I was happy with my tactics of slowing it down on the hills and picking it up on the flat and downhills. This wasn’t a hilly course by any means, but it was hillier than I’m used to and the hills were harder at elevation, so when we first started I was a little worried with how spent I felt from the beginning. But I backed it off and just tried to enjoy the experience and my pace actually didn’t slow down. The last 5k was nearly completely downhill, so it felt so good to let go and let momentum help pull me towards the finish. I had hoped to be around two hours and was really happy to run well under that.
Lessons for others – share your pro-tips on the race to help the next runner
-Always bring toilet paper for the porta potties.
-Also, maybe it’s because I’ve been out of the racing scene for a while, but I’ve found in the last two races here in Mexico that people aren’t very cautious about cutting right in front of you to pass. I had a few times where people cut in really quickly in front of me, even later in the race where there was plenty of space elsewhere, and I almost fell. I don’t think it’s a Mexico thing; I think I’m a little out of practice with racing, but something I noticed in this race and the last.
Aesthetics – is it a pretty course
Not really, but it’s not ugly either. I was happy when we were done with all the out and backs in the first half of the race and then just had a long stretch on a wide open road for the final out and back. We had views of the mountains surrounding the city, so you could say it was pretty. For a road race it wasn’t that bad.
Difficulty – is it a tough course
Mildly difficult because of the elevation and some of the hills.

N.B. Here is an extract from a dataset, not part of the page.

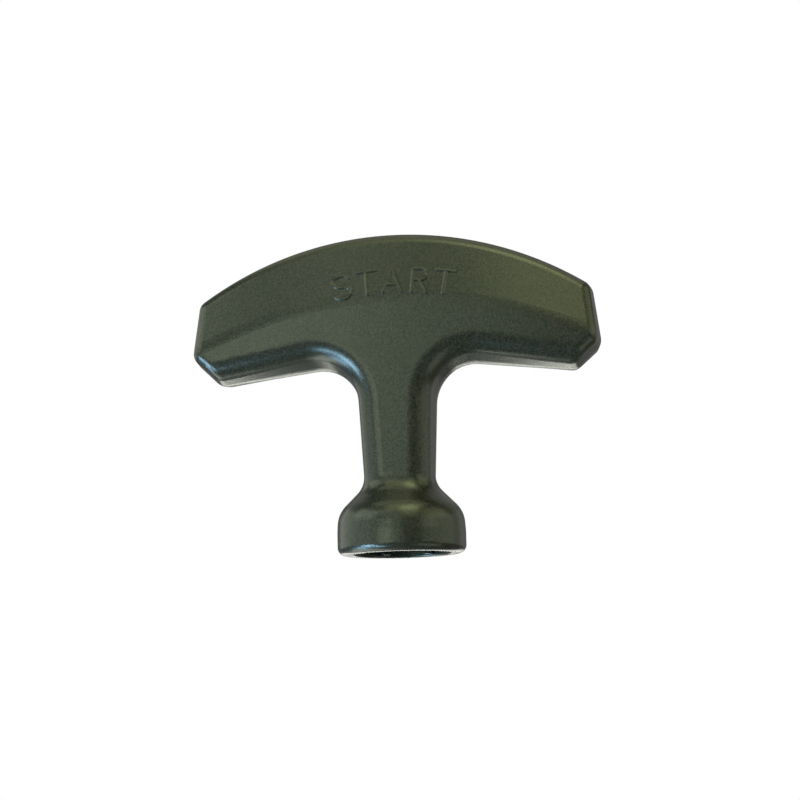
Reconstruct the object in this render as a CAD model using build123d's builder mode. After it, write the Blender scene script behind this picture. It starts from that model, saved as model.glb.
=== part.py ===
"""Recoil starter handle: a T grip, its stem and its flared hollow foot, moulded as one piece.

The handle stands on the rim of its foot. The origin is the centre of that rim, Z runs up the
rope, X along the wings and -Y is the front, the side that carries the word.
"""

from build123d import *

import os
from math import cos, radians, sqrt, tan

# Overall form of the T, seen from the front, at the parting plane; drops count from the crown
crown_height = 79.2
crown_radius = 87.0
end_foot_x = 50.9
end_rake = 1.7
end_foot_drop = 29.4
end_chamfer = 6.2
underside_rise = 2.6
root_radius = 9.5
stem_head_width = 19.3
stem_head_drop = 39.2
stem_neck_width = 17.4
stem_neck_z = 19.0

# Depth of the T and the two zones of its face, which meet in a soft crease
face_depth = 12.0
crease_drop = 17.0
crease_fall = 9.0
crease_reach = 45.0
lower_bow_radius = 600.0
lower_lean = 4.0
upper_lean = 10.0
crease_rounding = 12.0

# Draft of the walls, from the parting plane to the face
crown_draft = 5.0
end_draft = 5.0
stem_draft = 4.5
underside_root_draft = 17.0
underside_tip_draft = 7.0
face_root_radius = 12.2

# Rounded edges of the T
grip_edge_radius = 5.6
crown_edge_radius = 3.0
ridge_rounding = 10.0

# Flared foot, a body of revolution
foot_radius = 15.8
foot_barrel_taper = 0.3
foot_shoulder_z = 10.2
foot_shoulder_radius = 7.0
foot_cone_angle = 45.0
barrel_top_z = 5.4
foot_rim_radius = 2.0
foot_blend_radius = 6.0

# Hollow of the foot, with short ribs on its wall
foot_wall = 3.8
cup_depth = 10.5
cup_draft = 1.5
cup_corner_radius = 1.5
cup_mouth_radius = 0.5
rib_count = 6
rib_reach = 2.4
rib_width = 1.8
rib_recess = 0.6

# Rope way: a bore up the stem and a round pocket for the knot, open at the crown
rope_bore_radius = 2.75
rope_mouth_radius = 1.2
knot_pocket_radius = 5.25
knot_pocket_depth = 20.0
knot_mouth_radius = 0.8

# How far construction shapes run past the finished surfaces
overrun = 2.0

# How near an edge lies to a plane or a circle to count as on it
tolerance = 0.01

# Greatest angle between a direction and an axis to count as facing or running that way
alignment_angle = 25.0

# Levels, reaches and radii that follow from the sizes above
end_top_x = end_foot_x - end_rake
end_foot_z = crown_height - end_foot_drop
underside_tip_z = end_foot_z - end_chamfer
stem_head_z = crown_height - stem_head_drop
crease_z = crown_height - crease_drop
foot_neck_radius = foot_radius - foot_barrel_taper
cup_radius = foot_radius - foot_wall
alignment = cos(radians(alignment_angle))


def slope(angle):
    """Sideways travel for each millimetre, for a surface that leans by an angle in degrees."""
    return tan(radians(angle))


def tee_outline(depth, corner_radius):
    """T outline on a plane that lies depth in front of the parting plane, its walls drafted in."""
    crown_r = crown_radius - depth * slope(crown_draft)
    crown_centre_z = crown_height - crown_radius
    end_inset = depth * slope(end_draft)
    top_x = end_top_x - end_inset
    top_z = crown_centre_z + sqrt(crown_r**2 - top_x**2)
    foot_x = end_foot_x - end_inset
    tip_x = end_foot_x - end_chamfer - end_inset
    tip_z = underside_tip_z + depth * slope(underside_tip_draft)
    root_x = stem_head_width
    root_z = underside_tip_z + underside_rise + depth * slope(underside_root_draft)
    underside_slope = (root_z - tip_z) / (tip_x - root_x)
    stem_slope = (stem_head_width - stem_neck_width) / 2 / (stem_head_z - stem_neck_z)
    head_x = stem_head_width / 2 - depth * slope(stem_draft)
    # The corner under the wing is where the underside's line crosses the stem's line
    corner_z = tip_z + underside_slope * (tip_x - head_x + stem_head_z * stem_slope)
    corner_z /= 1 + underside_slope * stem_slope
    corner_x = head_x + (corner_z - stem_head_z) * stem_slope
    low_x = head_x + (foot_shoulder_z - stem_head_z) * stem_slope
    with BuildSketch(Plane.XZ.offset(depth)) as outline:
        with BuildLine():
            FilletPolyline(
                (tip_x, tip_z), (corner_x, corner_z), (low_x, foot_shoulder_z), radius=corner_radius
            )
            Polyline((top_x, top_z), (foot_x, end_foot_z), (tip_x, tip_z))
            mirror(about=Plane.YZ)
            RadiusArc((-top_x, top_z), (top_x, top_z), crown_r)
            Line((-low_x, foot_shoulder_z), (low_x, foot_shoulder_z))
        make_face()
    return outline.sketch


def face_slab(bow_radius, lean):
    """Slab behind one zone of the face: bowed from side to side, leaning back with height."""
    half_length = end_foot_x + overrun
    bow_sag = bow_radius - sqrt(bow_radius**2 - half_length**2)
    front_y = -face_depth - crease_z * slope(lean)
    back_y = crown_height + front_y
    with BuildPart() as slab:
        with BuildSketch(Plane.XY):
            with BuildLine():
                ThreePointArc(
                    (-half_length, front_y + bow_sag), (0, front_y), (half_length, front_y + bow_sag)
                )
                Polyline(
                    (half_length, front_y + bow_sag),
                    (half_length, back_y),
                    (-half_length, back_y),
                    (-half_length, front_y + bow_sag),
                )
            make_face()
        extrude(amount=crown_height + overrun, dir=Vector(0, slope(lean), 1))
    return slab.part


def face_zones(part):
    """The zones of the face: large, and turned to the front."""
    return part.faces().filter_by(
        lambda face: face.normal_at().Y < -alignment and face.area > face_depth**2
    )


def face_rim(part):
    """Edges that bound the face as a whole, without those between its zones and at its foot."""
    edges = [edge for face in face_zones(part) for edge in face.edges()]
    outer = [edge for edge in edges if sum(other.is_same(edge) for other in edges) == 1]
    return ShapeList(outer).filter_by(lambda edge: edge.center().Z > foot_shoulder_z + tolerance)


def crease_edges(part):
    """Edges where two zones of the face meet."""
    zones = face_zones(part)
    return ShapeList(zones[0].edges()).filter_by(
        lambda edge: any(other.is_same(edge) for other in zones[1].edges())
    )


def parting_edges(part):
    """The ridge where the two drafted halves meet."""
    return part.edges().filter_by(
        lambda edge: abs(edge.center().Y) < tolerance and abs(edge.tangent_at(0.5).Y) < tolerance
    )


def ring_edges(part, radius, low_z, high_z):
    """Edges that run round the Z axis at one radius, between two heights."""

    def on_ring(edge):
        points = [edge @ 0, edge @ 0.5]
        return all(
            abs(Vector(point.X, point.Y).length - radius) < tolerance
            and low_z - tolerance < point.Z < high_z + tolerance
            for point in points
        )

    return part.edges().filter_by(on_ring)


def under_wing(edge):
    """Whether an edge belongs to the grip's hollow side: stem, corner or underside."""
    middle = edge.center()
    return abs(middle.X) < end_foot_x - end_chamfer and middle.Z < crease_z - crease_fall


# The upper zone's bow follows from how far the crease falls towards the ends
crease_curve = crease_fall / crease_reach**2 * (slope(lower_lean) + slope(upper_lean))
upper_bow_radius = 1 / (2 * crease_curve + 1 / lower_bow_radius)

# Front half of the T
with BuildPart() as front_half:
    loft(
        [tee_outline(0, root_radius), tee_outline(face_depth + overrun, face_root_radius)],
        ruled=True,
    )
    add(face_slab(lower_bow_radius, -lower_lean), mode=Mode.INTERSECT)
    add(face_slab(upper_bow_radius, upper_lean), mode=Mode.INTERSECT)
    fillet(crease_edges(front_half.part), crease_rounding)
    fillet(face_rim(front_half.part).filter_by(under_wing), grip_edge_radius)
    outer_edges = face_rim(front_half.part).filter_by(lambda edge: not under_wing(edge))
    end_corners = front_half.edges().filter_by(
        lambda edge: abs(edge.tangent_at(0.5).Y) > alignment and abs(edge.center().X) > stem_head_width
    )
    fillet(outer_edges + end_corners, crown_edge_radius)

# Solid shape of the foot
cone_slope = slope(foot_cone_angle)
cone_top_radius = stem_neck_width / 2 - overrun
cone_top_z = foot_shoulder_z + (foot_neck_radius - cone_top_radius) * cone_slope
with BuildPart() as foot:
    with BuildSketch(Plane.XZ) as foot_profile:
        with BuildLine():
            FilletPolyline(
                (cup_radius, 0),
                (foot_radius, 0),
                (foot_radius, barrel_top_z),
                (foot_neck_radius, foot_shoulder_z),
                (cone_top_radius, cone_top_z),
                radius=[foot_rim_radius, foot_shoulder_radius, foot_shoulder_radius],
            )
            Polyline(
                (cone_top_radius, cone_top_z),
                (0, cone_top_z),
                (0, 0),
                (cup_radius, 0),
            )
        make_face()
    revolve(axis=Axis.Z)

# Hollow of the foot, without the ribs that stand on its wall
cup_ceiling_radius = cup_radius - cup_depth * slope(cup_draft)
with BuildPart() as cup:
    Cone(cup_radius, cup_ceiling_radius, cup_depth, align=(Align.CENTER, Align.CENTER, Align.MIN))
    fillet(cup.edges().group_by(Axis.Z)[-1], cup_corner_radius)
    with BuildSketch(Plane.XY.offset(rib_recess)):
        with PolarLocations(cup_radius, rib_count):
            Rectangle(2 * rib_reach, rib_width)
    extrude(amount=cup_depth, mode=Mode.SUBTRACT)

# The finished handle
with BuildPart() as handle:
    add(front_half.part)
    mirror(about=Plane.XZ)
    fillet(parting_edges(handle.part), ridge_rounding)
    add(foot.part)
    fillet(handle.edges(Select.NEW), foot_blend_radius)
    add(cup.part, mode=Mode.SUBTRACT)
    with Locations((0, 0, crown_height)):
        CounterBoreHole(rope_bore_radius, knot_pocket_radius, knot_pocket_depth)
    fillet(ring_edges(handle.part, cup_radius, 0, 0), cup_mouth_radius)
    fillet(ring_edges(handle.part, rope_bore_radius, cup_depth, cup_depth), rope_mouth_radius)
    mouth_low_z = crown_height - knot_pocket_radius
    fillet(
        ring_edges(handle.part, knot_pocket_radius, mouth_low_z, crown_height), knot_mouth_radius
    )

os.makedirs("parts", exist_ok=True)
handle.part.label = "handle"
export_step(handle.part, "parts/handle.step")
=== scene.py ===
"""Looks of the recoil starter handle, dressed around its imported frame."""

import math

import bpy
from mathutils import Matrix, Vector


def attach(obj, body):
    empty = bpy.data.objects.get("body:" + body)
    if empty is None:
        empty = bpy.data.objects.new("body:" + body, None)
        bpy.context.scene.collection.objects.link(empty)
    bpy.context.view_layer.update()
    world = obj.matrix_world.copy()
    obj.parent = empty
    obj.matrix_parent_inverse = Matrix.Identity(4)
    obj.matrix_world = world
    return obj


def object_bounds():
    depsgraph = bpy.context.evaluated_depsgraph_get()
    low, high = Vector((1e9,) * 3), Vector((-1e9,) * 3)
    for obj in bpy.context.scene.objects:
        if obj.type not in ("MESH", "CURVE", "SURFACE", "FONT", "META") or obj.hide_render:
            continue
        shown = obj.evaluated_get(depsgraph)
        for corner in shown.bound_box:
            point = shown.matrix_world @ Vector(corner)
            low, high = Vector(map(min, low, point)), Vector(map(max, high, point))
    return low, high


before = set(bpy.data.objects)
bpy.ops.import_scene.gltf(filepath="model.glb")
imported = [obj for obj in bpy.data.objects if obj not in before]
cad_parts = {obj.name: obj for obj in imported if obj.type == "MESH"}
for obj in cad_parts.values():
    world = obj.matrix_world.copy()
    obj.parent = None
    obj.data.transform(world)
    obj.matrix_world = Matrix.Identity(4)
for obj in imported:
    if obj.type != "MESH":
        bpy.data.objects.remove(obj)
cad_low, cad_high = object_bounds()
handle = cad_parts["handle"]

MM = 0.001

# Where the photograph was taken from: a little right of square, and from below the grip
CAMERA_AZIMUTH = math.radians(7.6)
CAMERA_ELEVATION = math.radians(-9.0)
CAMERA_ROLL = math.radians(1.55)
CAMERA_DISTANCE = 450 * MM
CAMERA_LENS = 81.56
CAMERA_SENSOR = 36.0
CAMERA_SHIFT = (0.0025, -0.0065)
CAMERA_TARGET = Vector((0, 0, 39.6)) * MM
CAMERA_NEAR_LIMIT = 10 * MM

# Moulded plastic of the handle: near black, its two tones mottled, with an olive sheen
PLASTIC_GREEN = (0.006, 0.012, 0.006, 1)
PLASTIC_BROWN = (0.030, 0.028, 0.021, 1)
SHEEN_COLOUR = (0.84, 1.0, 0.76, 1)
SHEEN_LEVEL = 0.65
ROUGHNESS_RANGE = (0.24, 0.30)
GRAIN_DEPTH = 0.020 * MM

# Noise patterns of the spark-eroded mould: name, size and levels of detail
MOULD_PATTERNS = [
    ("Pits", 0.45 * MM, 2),
    ("Mottle", 0.55 * MM, 3),
    ("Clouds", 14 * MM, 2),
]

# Part of each noise that is spread over the whole change of tone, and of roughness
MOTTLE_SPREAD = (0.35, 0.65)
CLOUD_SPREAD = (0.2, 0.8)

# Raised word on the front: the middle of its arc in X and Z, and the size of its strokes
WORD_MIDDLE = (1.1 * MM, 66.1 * MM)
WORD_ARC_RADIUS = 80 * MM
FACE_LEAN = math.radians(10)
LETTER_HEIGHT = 6.0 * MM
STROKE_WIDTH = 1.35 * MM
STROKE_RISE = 0.31 * MM
STROKE_FLANK = 0.62 * MM
STROKE_SINK = 0.05 * MM
LETTER_STEP = 0.08 * MM
BEND_STEPS = 14

# Colours of the light: from a window, from open ground, from pale walls, from warm walls
# and from the ceiling
WINDOW_LIGHT = (0.40, 0.60, 1.0)
GROUND_LIGHT = (1.0, 1.0, 0.96)
WALL_LIGHT = (1.0, 1.0, 0.92)
WARM_LIGHT = (1.0, 0.95, 0.58)
CEILING_LIGHT = (1.0, 0.96, 0.75)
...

On the way out we were on a long, gradual hill that we could see going for a few kilometers, so that was hard, but it was fantastic coming back downhill for the final 5k.
Organized and well run – did it feel like a well-oiled machine or were they flying by the seat of their pants?
It felt very well organized, from packet pickup (it was outside at a Park that we ran at daily in Queretaro), to the race morning, to race markings, to aid, to the finish line festivities.
Competition – is there a strong field?
I think so. There was prize money and I saw lots of fast people on their way back while I was still running out.
Logistics – Does it require a special handshake, registration a year in advance, hotels all booked? Give us the low down on the nuts and bolts of making the race happen.
Nothing special. I signed up the day before the race at the expo. I think the online registration closed a few days before the race and there was a cap of 6,000 runners total for the half, the 10k and 5k, but they didn’t reach it.
There was water every few kilometers and the for the second half of the race they had an electrolyte drink. I ate two gu and took water fairly often, even if just to have a little water in my mouth or dousing my back.
Weather and typical race conditions –
It was 60 degrees and breezy at the start and warmed up quickly in the sun, especially being on the road and exposed. It warmed up to 80s that day but likely only in the 70s by the time I was done, since the race started at 7am.
Gear – did you need anything special or is there anything you’d recommend for the next guy?
The whole time I was running, I was wishing I’d had my Ultimate Direction Jurek belt, so I could put my gu and my phone in it. I carried my phone because I had to take Uber to the race and I wanted to be able to contact Matt, but it really sucked running with my phone in my hand. I tucked it into my sports bra a few times, but ended up bruising my boob! A little waist belt would have been perfect for gu, my phone, and a few pesos.
Spectators – is this a friendly course for your friends
Actually, yes. With all the out and backs and looping around early on in the course, spectators could have gone to several locations to see runners.
Awards – There was money for the top 3 in men and women.
The Overall Score – how many stars do you give this race and do you recommend that others run it
4.5 out of 5. The large amount of out and backs and looping around were the only fault of the race.